Questo però significa inventarsi in fretta un nuovo linguaggio, un linguaggio condito di speranza e di fiducia, invece di continuare a fare del vittimismo, storico o cosmico che sia. Guardate Obama, he detto Margalit, e anche su questo non aveva torto. Obama non è stato eletto perché nero e sfigato, ma perché vincente e convincente. Sicché non ha vinto perché nero, ma: anche se nero. Magari aveva persino ragione Berlusconi: han preso il colore della sua pelle per un’abbronzatura, ma proprio così Obama ha dimostrato non di dover cancellare la sua identità di colore, ma che si può far politica in uno spazio che è diverso o che è più grande di quell’identità. Qui c’è insomma da tracciare un limite anche sul lato sinistro: i teorici delle differenze oppresse devono sapere che il vittimismo è un lusso che si possono permettere solo i vincenti (e infatti Berlusconi ne fa uso solo quando è al governo, non dall’opposizione).
E la natura umana? Quella resta sullo sfondo. O meglio: viene piuttosto in questione come condizione umana (o, a volte, disumana). Può darsi infatti che inedite prospettive sulla specie si profilino già nel prossimo fine mese, e allora, forse, ci sarebbe di che spaventarsi. Ma di sicuro rimandare la soluzione dei problemi di fine mese a quando cambierà la specie umana non sarebbe, per la sinistra e per il partito democratico, una gran bella idea.

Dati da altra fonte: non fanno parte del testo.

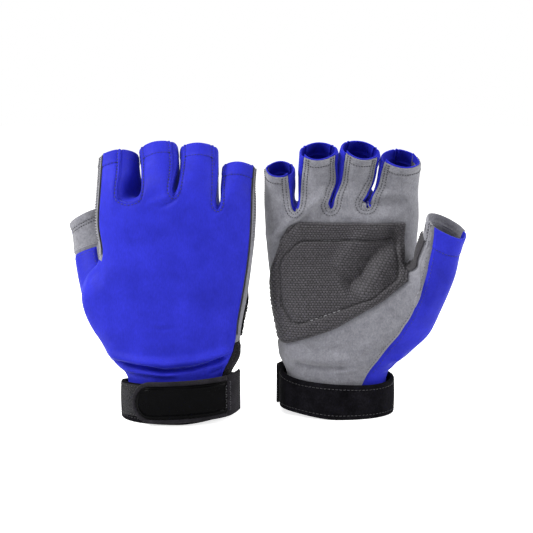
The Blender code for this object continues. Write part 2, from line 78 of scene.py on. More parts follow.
# Cuff and strap, as in the model; lengths along the cuff count from the little-finger side over the back
CUFF_CENTRE, CUFF_HALF_WIDTH, CUFF_HALF_DEPTH, CUFF_THICK = -0.9, 35.0, 23.5, 2.4
CUFF_TOP, CUFF_TOP_ACROSS, CUFF_DIP, CUFF_LIFT, CUFF_HEM = 25.0, 2.0, 3.4, 3.2, 2.8
WRAP_GAP, TAPE_THICK, TAPE_HEIGHT = 0.25, 0.6, 19.0
LOOP_SPAN, HOOK_SPAN = (21.0, 84.0), (24.0, 64.0)
STRAP_THICK, STRAP_HEIGHT, STRAP_SPAN = 1.3, 25.0, (2.0, 72.5)
STRAP_BASE, STRAP_SLOPE, STRAP_RAMP = 4.6, -0.055, (6.0, 18.0)
TAB_THICK, TAB_MARGIN, TAB_START = 1.1, 2.8, 17.5
BEND_SPAN = (2.5, 8.5)  # where the strap bends when it opens
LOOP_OUT = WRAP_GAP + TAPE_THICK
HOOK_OUT = LOOP_OUT + WRAP_GAP + TAPE_THICK
STRAP_OUT = HOOK_OUT + WRAP_GAP + STRAP_THICK

# The hand's rings: height, thumb side, little-finger side, back depth, palm depth, x of the palm's blue seam
HAND_RINGS = (
    (6, -31.6, 29.8, 19.8, 19.8, -9),
    (24.5, -31.6, 29.6, 19.5, 19.6, -17.5),
    (34, -41.5, 34.6, 19.4, 21.0, -23.5),
    (46, -49.5, 35.2, 18.8, 21.8, -31.0),
    (58, -57.0, 37.0, 18.2, 22.0, -38.0),
    (76, -60.5, 40.4, 17.6, 20.0, -46.5),
    (95, -49.5, 43.0, 17.0, 16.8, -39.0),
    (113, -49.3, 44.6, 16.2, 15.6, -37.5),
)
ROUNDNESS = (2.0, 2.5)
BULGES = ((-36, 62, 22, 5.5), (24, 52, 22, 2.5), (2, 92, 20, -4.5))  # x, z, radius and height
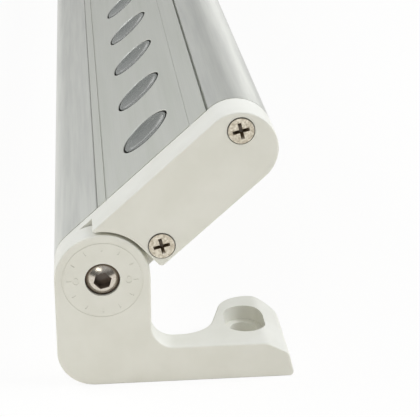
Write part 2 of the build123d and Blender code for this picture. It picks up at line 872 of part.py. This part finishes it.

2 risposte a “Perché alla sinistra manca il popolo

  1. Fosse per me, il problema di fine mese consisterebbe in come disfarsi il più rapidamente possibile del Partito democratico (visto che, orfano dei Ds, sono finito a votare IdV). Ad ogni modo, una analisi abbastanza lucida mi sembra quella che ho letto qui

    http://falsoidillio.splinder.com/post/20582929/marciare+divisi+e+perdere+tutt

  2. utente anonimo

    ‘una sinistra che non rinuci a sostenere….’ tutto quello che ha scritto lei, sono d’accordo; mi azzarderei a dire ‘una sinistra che non temi di sostenere….’ ma ho paura che a volte quella sinistra di cui parliamo, o per lo meno la sinistra di cui i media mi offrono un’immagine (che è sempre più una caricatura), abbia paura di sostenere qualcosa di cui non è poi così tanto convinta e per questo un nuovo linguaggio che sia condito di speranza e fiducia mi spaventa almeno quanto un linguaggio condito di vitimismo, forse perchè, in questo senso, il problema mi si rappresenta sotto le vesti di quel ‘condito’…..lo ha detto anche Sini a Marina di Camerota “il linguaggio è la prima macchina a disposizione dell’uomo, la prima protesi che l’uomo butta fuori di sè, e quando lo reincorpora, lo reincorpora ancora e sempre come una protesi”. Allora, dopo questo sono sicura che, perchè la sinistra esaurisca il suo compito politico, una protesi non mi basta, anche se vestita del miglior abito possibile.